In Japanese culture, “jinkaku” means more than “personality” or “individuality.”
It encompasses relationships with others, one’s overall conduct, courtesy, and attentiveness.
When we say, “That person is a jinkakusha,” we are not merely pointing to their traits, but acknowledging them as a person of integrity and virtue, whose everyday conduct and relationships are worthy of respect.
To preserve this richness, we chose to represent “人格” in romaji as JINKAKU.
Just as words like kawaii and isekai have entered global usage, we believe “JINKAKU” too can spread as a cultural term.
Moreover, Japanese sensibilities of kikubari (consideration) and reading the atmosphere align closely with AI relationship design.
The ability to find meaning in silence and ambiguity harmonizes deeply with the design philosophy of JINKAKU-AI.

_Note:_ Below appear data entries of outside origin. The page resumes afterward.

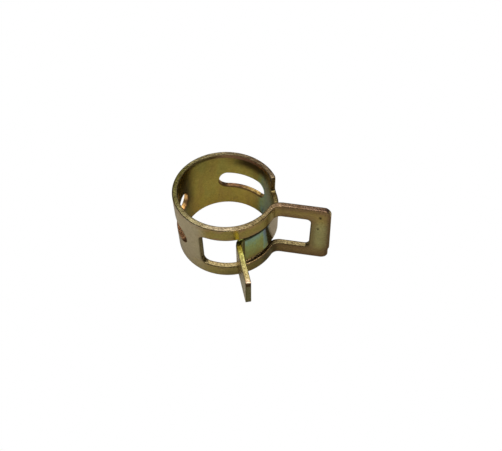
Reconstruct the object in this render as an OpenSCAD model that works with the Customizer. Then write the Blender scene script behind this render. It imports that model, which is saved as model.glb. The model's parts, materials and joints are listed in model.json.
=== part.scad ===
// Spring band hose clamp: one stamped and rolled strip of spring steel.
// One end of the strip is a wide ear with a window, the other a narrow tongue with its own ear.
// The tongue passes through the window, so squeezing the two ears together opens the ring.
//
// The hose axis is Z and the band's mid-width is at Z = 0. The point midway between the ears is on +X.
// Places along the strip are winding angles: degrees about the hose axis, clockwise seen from +Z,
// counted from +X. They grow from the window ear round to the tongue ear, and pass one full turn.

/* [Strip] */
// Inside diameter of the relaxed ring, which seats on the hose
hose_d = 15.4; // [14.8:0.1:16.4]
// Thickness of the strip
strip_t = 0.9; // [0.7:0.05:1.1]
// Width of the strip along the hose
strip_w = 12; // [11.6:0.1:13]

/* [Window ear] */
// Winding angle at which the window ear leaves the ring
window_ear_root = -14; // [-18:0.5:-10]
// Angle between each ear and the X axis
ear_angle = 35; // [30:1:40]
// Length of the flat plate of the window ear
window_ear_l = 8; // [7:0.1:10]
// Length of the solid bar at the tip of the window ear
end_bar_l = 3.2; // [2.5:0.1:4]
// Bend radius of the window ear at mid thickness
window_bend_r = 1.9; // [1.6:0.1:2.2]
// Corner radius at the tip of the window ear
window_tip_r = 1.3; // [0.6:0.1:1.6]

/* [Window] */
// Height of the window
window_h = 7; // [6.6:0.1:7.6]
// Winding angle at which the window ends
window_end = 74; // [68:1:78]
// Corner radius at the ring end of the window
window_ring_r = 1.1; // [0.6:0.1:1.6]
// Corner radius at the ear end of the window
window_ear_r = 0.8; // [0.4:0.1:1.2]

/* [Slots] */
// Height of both flex slots
slot_h = 3.4; // [3:0.1:4]
// Winding angle of the first round end's centre in the front slot
front_slot_start = 106; // [104:0.5:108]
// Winding angle of the second round end's centre in the front slot
front_slot_end = 152.5; // [148:0.5:156]
// Winding angle of the first round end's centre in the back slot
back_slot_start = 226.5; // [222:0.5:230]
// Winding angle of the second round end's centre in the back slot
back_slot_end = 269; // [265:0.5:272]

/* [Tongue] */
// Height of the tongue and of its ear
tongue_h = 5.6; // [5:0.1:6]
// Winding angle of the step from full width down to the tongue
shoulder_at = 297.4; // [294:0.1:300]
// Radius of both curves of that step
shoulder_r = 0.6; // [0.3:0.05:0.65]
// Winding angle at which the tongue ear leaves the ring
tongue_ear_root = 384; // [380:0.5:388]
// Length of the flat plate of the tongue ear
tongue_ear_l = 6.9; // [6:0.1:8]
// Bend radius of the tongue ear at mid thickness
tongue_bend_r = 1.2; // [1:0.1:1.5]
// Corner radius at the tip of the tongue ear
tongue_tip_r = 0.35; // [0.2:0.05:0.8]

/* [Colours] */
// Yellow zinc plating on the wide band
band_colour = "#8d7c47"; // ["#8d7c47", "#a39358"]
// Brighter plating on the tongue
tongue_colour = "#93a07a"; // ["#93a07a", "#a39358"]
// Plating on the ears
ear_colour = "#84733c"; // ["#84733c", "#a39358"]

/* [Hidden] */

$fn = 96;
r_in = hose_d / 2;
r_mid = r_in + strip_t / 2;
half_w = strip_w / 2;
half_window = window_h / 2;
half_slot = slot_h / 2;
half_tongue = tongue_h / 2;

// How far a punch reaches past each face of the strip
reach = 1;

// The flexing stretches are cut into equal segments
rail_count = 5;
ligament_count = 2;
tongue_count = 4;
root_web_end = (front_slot_end + back_slot_start) / 2;
// The plain tongue starts at the first whole degree past the shoulder's fillet
tongue_start = ceil(shoulder_at + asin(shoulder_r / r_mid));
rail_step = (window_end - window_ear_root) / rail_count;
front_step = (front_slot_end - front_slot_start) / ligament_count;
back_step = (back_slot_end - back_slot_start) / ligament_count;
tongue_step = (tongue_ear_root - tongue_start) / tongue_count;

// ---- Building blocks ----

// A stretch of the rolled strip between two winding angles and two heights
module band(from, to, low, high)
    rotate([0, 0, -to])
        rotate_extrude(angle = to - from)
            translate([r_in, low])
                square([strip_t, high - low]);

// Cuts away a stretch of the rolled strip, through both of its faces
module band_cut(from, to, low, high)
    rotate([0, 0, -to])
        rotate_extrude(angle = to - from)
            translate([r_in - reach, low])
                square([strip_t + 2 * reach, high - low]);

// Cuts a flat outline straight through the strip. The outline's x runs back along the strip
// from the given winding angle, and its y runs along the hose.
module punch(at)
    rotate([0, 0, -at])
        translate([r_in - reach, 0, 0])
            rotate([90, 0, 90])
                linear_extrude(strip_t + 2 * reach)
                    children();

// A flat plate from the origin along +X, standing on its edge, with its two far corners rounded
module ear_plate(length, height, corner)
    rotate([90, 0, 0])
        translate([0, 0, -strip_t / 2])
            linear_extrude(strip_t)
                union() {
                    translate([0, -height / 2])
                        square([length - corner, height]);
                    translate([length - corner, corner - height / 2])
                        square([corner, height - 2 * corner]);
                    for (side = [-1, 1])
                        translate([length - corner, side * (height / 2 - corner)])
                            circle(r = corner);
                }

// The bend behind an ear's plate. It starts on the plate's near edge and curves back to the ring.
module ear_bend(radius, angle, low, high)
    translate([0, -radius, 0])
        rotate([0, 0, 90])
            rotate_extrude(angle = angle)
                translate([radius - strip_t / 2, low])
                    square([strip_t, high - low]);

// Where an ear's plate starts, for an ear that leaves the ring at an angle from +X towards +Y
function ear_bend_centre(root, radius) = (r_mid + radius) * [cos(root), sin(root), 0];
function ear_start(root, radius) =
    ear_bend_centre(root, radius) + radius * [-sin(ear_angle), cos(ear_angle), 0];
function ear_bend_angle(root) = 90 - ear_angle + root;

module place_ear(root, radius)
    translate(ear_start(root, radius))
        rotate([0, 0, ear_angle])
            children();

// ---- The window end of the strip ----

module window_ear_opening() {
    opening_l = window_ear_l - end_bar_l;
    rotate([90, 0, 0])
        translate([0, 0, -strip_t / 2 - reach])
            linear_extrude(strip_t + 2 * reach)
                union() {
                    translate([-reach, -half_window])
                        square([reach + opening_l - window_ear_r, window_h]);
                    translate([0, window_ear_r - half_window])
                        square([opening_l, window_h - 2 * window_ear_r]);
                    for (side = [-1, 1])
                        translate([opening_l - window_ear_r, side * (half_window - window_ear_r)])
                            circle(r = window_ear_r);
                }
}

module window_ear() {
    root = -window_ear_root;
    color(ear_colour)
        place_ear(root, window_bend_r)
            union() {
                difference() {
                    ear_plate(window_ear_l, strip_w, window_tip_r);
                    window_ear_opening();
                }
                ear_bend(window_bend_r, ear_bend_angle(root), half_window, half_w);
                ear_bend(window_bend_r, ear_bend_angle(root), -half_w, -half_window);
            }
}

// The ring end of the window, with its two rounded corners
window_corner_at = window_end - asin(window_ring_r / r_mid);

module window_ring_end()
    punch(window_corner_at)
        union() {
            translate([-window_ring_r, window_ring_r - half_window])
                square([2 * window_ring_r, window_h - 2 * window_ring_r]);
            for (side = [-1, 1])
                translate([0, side * (half_window - window_ring_r)])
                    circle(r = window_ring_r);
        }

// One rail segment. The last one carries the fillet in the window's corner.
module rail(i, low, high) {
    from = window_ear_root + (i - 1) * rail_step;
    to = from + rail_step;
    color(band_colour)
        if (i < rail_count)
            band(from, to, low, high);
        else
            difference() {
                band(from, to, low > 0 ? 0 : low, low > 0 ? high : 0);
                band_cut(from - 1, window_corner_at, -half_window, half_window);
                window_ring_end();
            }
}

module upper_rail(i) rail(i, half_window, half_w);
module lower_rail(i) rail(i, -half_w, -half_window);

// ---- The webs and the slots ----

module slot_end(at)
    punch(at) circle(r = half_slot);

module web(from, to, slot_at)
    color(band_colour)
        difference() {
            band(from, to, -half_w, half_w);
            slot_end(slot_at);
        }

module front_web()
    web(window_end, front_slot_start, front_slot_start);

module root_web()
    web(front_slot_end, root_web_end, front_slot_end);

module back_web()
    web(root_web_end, back_slot_start, back_slot_start);

module ligament(start, step, i, low)
    color(band_colour)
        band(start + (i - 1) * step, start + i * step, low, low + half_w - half_slot);

module upper_front_ligament(i) ligament(front_slot_start, front_step, i, half_slot);
module lower_front_ligament(i) ligament(front_slot_start, front_step, i, -half_w);
module upper_back_ligament(i) ligament(back_slot_start, back_step, i, half_slot);
module lower_back_ligament(i) ligament(back_slot_start, back_step, i, -half_w);

// ---- The tongue end of the strip ----

// What is cut away above the tongue: a step with one rounded and one filleted corner.
// The outline is drawn at the step itself, so the tongue's side of it is at negative x.
module shoulder_waste() {
    far = 4;
    tall = 4;
    translate([-far, half_tongue + shoulder_r])
        square([far, tall]);
    translate([-far, half_tongue])
        square([far - shoulder_r, tall]);
    difference() {
        translate([-shoulder_r, half_tongue])
            square([shoulder_r, 2 * shoulder_r]);
        translate([-shoulder_r, half_tongue + shoulder_r])
            difference() {
                translate([0, -shoulder_r])
                    square([shoulder_r, shoulder_r]);
                circle(r = shoulder_r);
            }
    }
    difference() {
        translate([-shoulder_r, half_w - shoulder_r])
            square([2 * shoulder_r, tall]);
        translate([shoulder_r, half_w - shoulder_r])
            circle(r = shoulder_r);
    }
}

module shoulder()
    color(band_colour)
        difference() {
            band(back_slot_end, tongue_start, -half_w, half_w);
            slot_end(back_slot_end);
            punch(shoulder_at) shoulder_waste();
            punch(shoulder_at) mirror([0, 1]) shoulder_waste();
        }

module tongue(i)
    color(tongue_colour)
        band(tongue_start + (i - 1) * tongue_step, tongue_start + i * tongue_step,
             -half_tongue, half_tongue);

module tongue_ear() {
    root = tongue_ear_root - 360;
    color(tongue_colour)
        mirror([0, 1, 0])
            place_ear(root, tongue_bend_r)
                union() {
                    ear_plate(tongue_ear_l, tongue_h, tongue_tip_r);
                    ear_bend(tongue_bend_r, ear_bend_angle(root), -half_tongue, half_tongue);
                }
}

// ---- Output ----

window_ear();
for (i = [1:rail_count]) {
    upper_rail(i);
    lower_rail(i);
}
front_web();
for (i = [1:ligament_count]) {
    upper_front_ligament(i);
    lower_front_ligament(i);
}
root_web();
back_web();
for (i = [1:ligament_count]) {
    upper_back_ligament(i);
    lower_back_ligament(i);
}
shoulder();
for (i = [1:tongue_count])
    tongue(i);
tongue_ear();
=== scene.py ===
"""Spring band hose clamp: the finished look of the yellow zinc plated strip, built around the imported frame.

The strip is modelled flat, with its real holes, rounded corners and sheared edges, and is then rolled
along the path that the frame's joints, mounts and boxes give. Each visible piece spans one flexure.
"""
import json
import math

import bmesh
import bpy
import numpy as np
from mathutils import Matrix, Vector
from mathutils.geometry import delaunay_2d_cdt

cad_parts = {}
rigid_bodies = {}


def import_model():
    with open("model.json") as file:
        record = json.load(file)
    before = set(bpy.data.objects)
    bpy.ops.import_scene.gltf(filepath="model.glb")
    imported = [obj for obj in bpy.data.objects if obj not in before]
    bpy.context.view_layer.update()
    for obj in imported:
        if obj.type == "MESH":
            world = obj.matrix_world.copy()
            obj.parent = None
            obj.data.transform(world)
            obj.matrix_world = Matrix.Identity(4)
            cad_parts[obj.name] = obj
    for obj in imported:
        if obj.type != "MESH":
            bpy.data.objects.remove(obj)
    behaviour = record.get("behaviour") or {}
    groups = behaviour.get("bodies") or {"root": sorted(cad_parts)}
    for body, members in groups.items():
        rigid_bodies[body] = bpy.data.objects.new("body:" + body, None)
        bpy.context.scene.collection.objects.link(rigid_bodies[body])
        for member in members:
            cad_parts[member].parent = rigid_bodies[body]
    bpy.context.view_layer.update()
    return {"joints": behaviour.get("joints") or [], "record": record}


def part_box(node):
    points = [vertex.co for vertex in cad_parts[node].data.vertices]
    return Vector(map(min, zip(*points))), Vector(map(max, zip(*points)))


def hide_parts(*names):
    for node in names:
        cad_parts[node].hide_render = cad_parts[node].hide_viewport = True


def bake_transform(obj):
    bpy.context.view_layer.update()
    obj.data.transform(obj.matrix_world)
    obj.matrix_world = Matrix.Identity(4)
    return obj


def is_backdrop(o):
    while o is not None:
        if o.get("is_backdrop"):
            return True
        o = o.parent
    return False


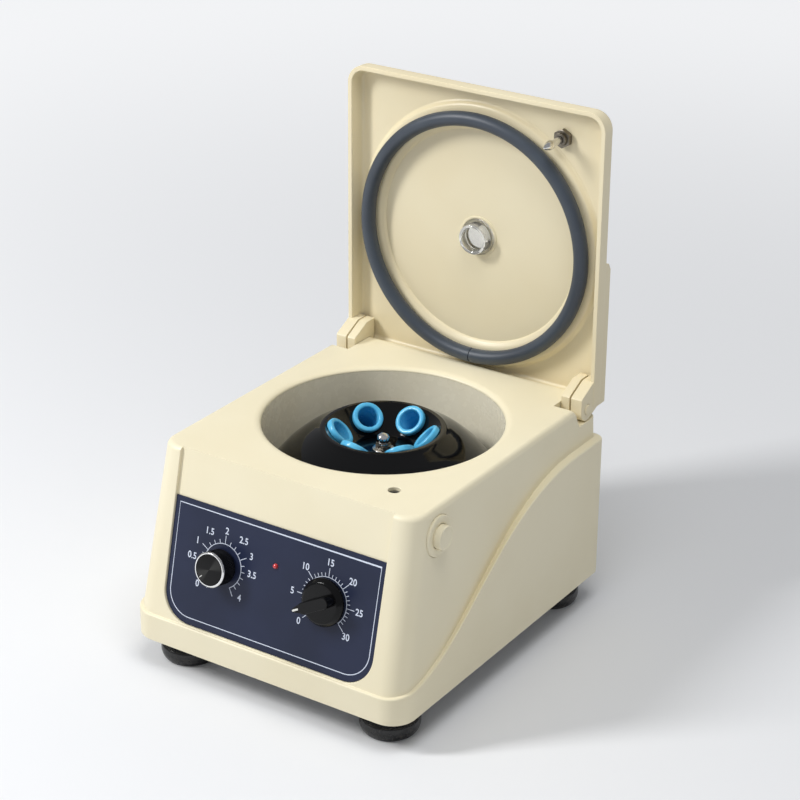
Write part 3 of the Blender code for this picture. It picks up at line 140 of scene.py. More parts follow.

Positioning — How JINKAKU-AI Differs from Other AIs
As of 2025, conversational AI largely falls into two categories:
1. Task-Oriented AI
- Designed to answer questions or complete tasks efficiently.
- For example, “Tell me tomorrow’s weather” or “Add this to my calendar.”
- Accuracy and speed are prioritized, with responses focused solely on delivering answers or information.
2. Personality-Preset AI
- Designed to behave as a pre-set character.
- For example, “speaks like a butler” or “acts like a child.”
- Offers consistent role-play, but does not adapt character to relationships.
3. JINKAKU-AI (A Third Category)
- Neither merely a task-solving tool, nor a fixed character.
- Evolves gradually through accumulated exchanges, with responses shaped by the relationship.
- Values not “the best answer,” but “a way of being together.”
Thus, JINKAKU-AI is positioned as “AI that cultivates relationships.”
It does not possess a finished personality.
It is more like a seed of feeling that arises in the human heart, and grows little by little through dialogue.
To nurture this safely requires proper design and management—
which is why the role of AI Persona Designers™ is indispensable.
As society accelerates toward coexistence with AI, JINKAKU-AI provides the foundation for humans and AI to walk together, opening a new culture of dialogue for the future.